Tudo isto vem colocar a necessidade de se reformularem as políticas culturais, que devem ser tratadas como políticas de estado. Que rompam com a visão segmentada, individualista, eventualista e marcada pelas urgências do “balcão de atendimento, a critério do arbítrio todo-poderoso dos gestores. Que incorporem a ótica das cadeias produtivas. Que estabeleçam as responsabilidades específicas do Município, do Estado e da União, a exemplo do que ocorre nas áreas da Educação e da Saúde. Que formulem qual o perfil da rede de equipamentos básicos de cultura sob a responsabilidade de cada uma das instâncias federativas. Que estabeleça planos a longo prazo para que essa rede básica seja implementada.
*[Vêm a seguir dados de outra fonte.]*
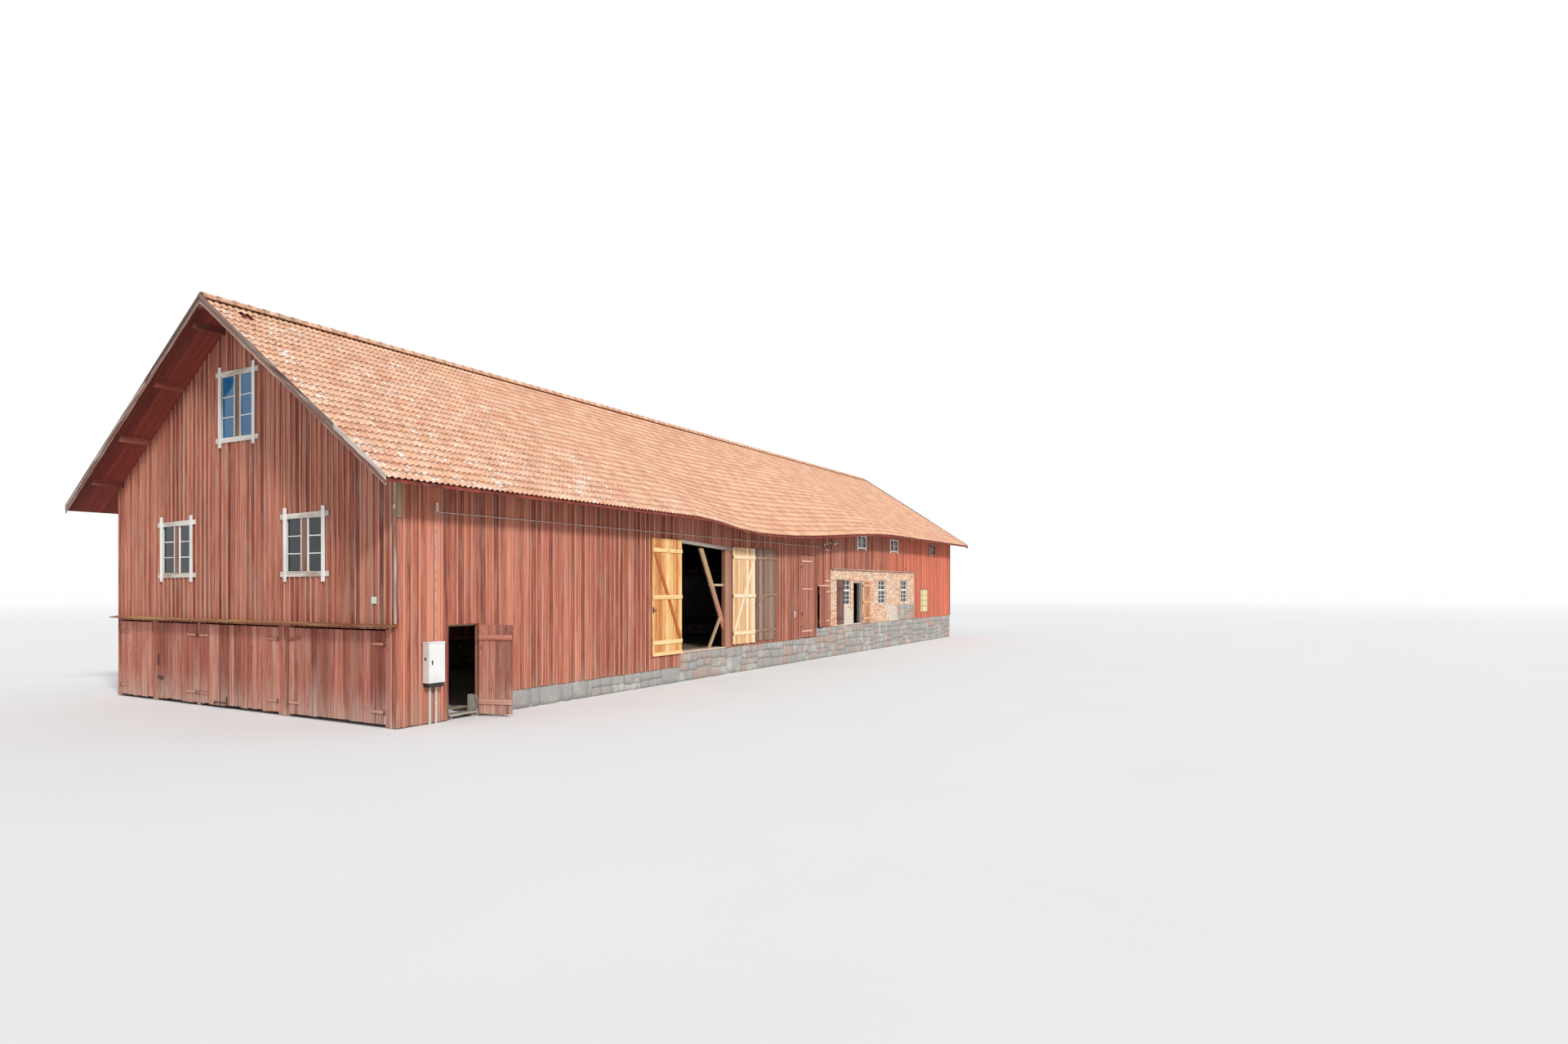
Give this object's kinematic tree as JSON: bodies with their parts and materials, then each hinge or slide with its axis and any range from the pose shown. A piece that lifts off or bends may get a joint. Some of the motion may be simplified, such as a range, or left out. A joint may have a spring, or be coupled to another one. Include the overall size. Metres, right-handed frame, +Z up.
{
  "type": "timber barn",
  "caption": "Long red timber barn with a wavy clay-tile roof, white-trimmed gable windows, cart bay doors, a threshing floor behind big pine doors and a brick stable.",
  "frame": {"origin": "on the lowest ground, under the middle of the building", "axes": "+X along the building away from the near gable with the cart bay doors, the long front wall with the main doorway faces -Y, +Z up"},
  "size_m": [39.756, 13.5, 10],
  "materials": {
    "red_wood": "old distemper paint, sun-bleached and greying on the gable",
    "new_pine": "new oiled pine boards",
    "weathered_wood": "bare weathered boards and timbers",
    "floor_wood": "worn planks",
    "white_wood": "white oil paint",
    "clay_tile": "matt clay with lichen",
    "brick": "rough fired clay with lime joints",
    "rubble_stone": "rough field stone",
    "window_glass": "clear, a little dusty",
    "white_metal": "satin white",
    "dark_iron": "forged, slightly rusty",
    "cable_grey": "weathered"
  },
  "bodies": {
    "barn": {"stone_foundation_front": "rubble_stone", "stone_foundation_back": "rubble_stone", "stone_foundation_far": "rubble_stone", "stone_cross_wall": "rubble_stone", "stone_step_wall": "rubble_stone", "front_wall_corner": "red_wood", "front_wall_left": "red_wood", "front_wall_middle": "red_wood", "walls_over_doorways": "red_wood", "door_posts": "red_wood", "doorway_lintel": "weathered_wood", "doorway_braces": "weathered_wood", "brick_wall_front": "brick", "front_wall_hay_loft": "red_wood", "front_wall_far": "red_wood", "brick_wall_back": "brick", "back_wall": "red_wood", "gable_wall_near": "red_wood", "gable_posts": "red_wood", "gable_drip_board": "weathered_wood", "gable_wall_far": "red_wood", "roof_boards_front": "red_wood", "roof_boards_back": "red_wood", "roof_tiles_front": "clay_tile", "roof_tiles_back": "clay_tile", "ridge_tiles": "clay_tile", "purlins_front": "red_wood", "purlins_back": "red_wood", "ridge_beam": "red_wood", "roof_frames": "weathered_wood", "bargeboards_near": "weathered_wood", "bargeboards_far": "weathered_wood", "loft_floor": "floor_wood", "threshing_floor": "floor_wood", "stable_floor": "floor_wood", "hay_loft_floor": "floor_wood", "gable_window_frames": "white_wood", "front_window_frames": "white_wood", "rear_window_frames": "white_wood", "window_glass": "window_glass", "stable_drip_board": "red_wood", "meter_cabinet": "white_metal", "wall_cable": "cable_grey", "door_hinges": "dark_iron"},
    "cart_door_a": {"cart_door_a": "red_wood"},
    "cart_door_b": {"cart_door_b": "red_wood"},
    "cart_door_c": {"cart_door_c": "red_wood"},
    "cart_door_d": {"cart_door_d": "red_wood"},
    "cart_door_e": {"cart_door_e": "red_wood"},
    "cart_door_f": {"cart_door_f": "red_wood"},
    "main_door_left": {"main_door_left": "new_pine"},
    "main_door_right": {"main_door_right": "new_pine"},
    "grey_door": {"grey_door": "weathered_wood"},
    "red_door": {"red_door": "red_wood"},
    "bay_door": {"bay_door": "red_wood"},
    "stable_door": {"stable_door": "red_wood"},
    "low_door": {"low_door": "red_wood"}
  },
  "joints": [
    {"name": "cart_door_a_hinge", "type": "hinge", "parent": "barn", "child": "cart_door_a", "pos_m": [-19.018, 5.71, 1], "axis": [0, 0, -1], "range_deg": [0, 95]},
    {"name": "cart_door_b_hinge", "type": "hinge", "parent": "barn", "child": "cart_door_b", "pos_m": [-19.018, 1.865, 1], "axis": [0, 0, 1], "range_deg": [0, 90]},
    {"name": "cart_door_c_hinge", "type": "hinge", "parent": "barn", "child": "cart_door_c", "pos_m": [-19.018, 1.735, 1], "axis": [0, 0, -1], "range_deg": [0, 90]},
    {"name": "cart_door_d_hinge", "type": "hinge", "parent": "barn", "child": "cart_door_d", "pos_m": [-19.018, -1.66, 1], "axis": [0, 0, 1], "range_deg": [0, 95]},
    {"name": "cart_door_e_hinge", "type": "hinge", "parent": "barn", "child": "cart_door_e", "pos_m": [-19.018, -2.09, 1], "axis": [0, 0, -1], "range_deg": [0, 95]},
    {"name": "cart_door_f_hinge", "type": "hinge", "parent": "barn", "child": "cart_door_f", "pos_m": [-19.018, -5.52, 1], "axis": [0, 0, 1], "range_deg": [0, 95]},
    {"name": "main_door_left_hinge", "type": "hinge", "parent": "barn", "child": "main_door_left", "pos_m": [-8.75, -5.941, 1], "axis": [0, 0, 1], "range_deg": [0, 180]},
    {"name": "main_door_right_hinge", "type": "hinge", "parent": "barn", "child": "main_door_right", "pos_m": [-5.7, -5.941, 1], "axis": [0, 0, -1], "range_deg": [0, 180]},
    {"name": "grey_door_hinge", "type": "hinge", "parent": "barn", "child": "grey_door", "pos_m": [-2.64, -5.941, 1], "axis": [0, 0, 1], "range_deg": [0, 180]},
    {"name": "red_door_hinge", "type": "hinge", "parent": "barn", "child": "red_door", "pos_m": [-0.44, -5.918, 1], "axis": [0, 0, -1], "range_deg": [0, 95]},
    {"name": "bay_door_hinge", "type": "hinge", "parent": "barn", "child": "bay_door", "pos_m": [2.18, -5.918, 1], "axis": [0, 0, 1], "range_deg": [-5, 94]},
    {"name": "stable_door_hinge", "type": "hinge", "parent": "barn", "child": "stable_door", "pos_m": [5.66, -5.941, 1], "axis": [0, 0, -1], "range_deg": [0, 180]},
    {"name": "low_door_hinge", "type": "hinge", "parent": "barn", "child": "low_door", "pos_m": [-16.79, -5.918, 1], "axis": [0, 0, 1], "range_deg": [-107, 60]}
  ]
}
Embora se constatem avanços, o Brasil ainda continua sob o império das leis de incentivo e do marketing cultural, tomados como os centros da questão econômica. Sem se considerar a importância indutora do Estado no processo econômico, e não somente indutora, se considerarmos que o MEC realiza o maior programa de compra de livros didáticos (e não só didáticos) do mundo, sendo o principal comprador e sustentáculo da indústria do livro. Considere-se também que formar mercado, no que diz respeito á economia da cultua, significa formar platéias, facilitar o acesso a bens culturais, a expressividade artística das comunidades, o amadorismo e os programas de formação no segmento. O que remete para a interligação entre educação e cultura e a necessidade de manter uma rede de equipamentos culturais públicos.

Mas apesar dos novos conhecimentos estatísticos, as políticas culturais ainda continuam marcadas pelos recursos orçamentários despendidos, majoritariamente, no calendário de eventos., e não na rede de equipamentos bascos. Para checar, basta tomar como exemplo a Prefeitura mais próxima.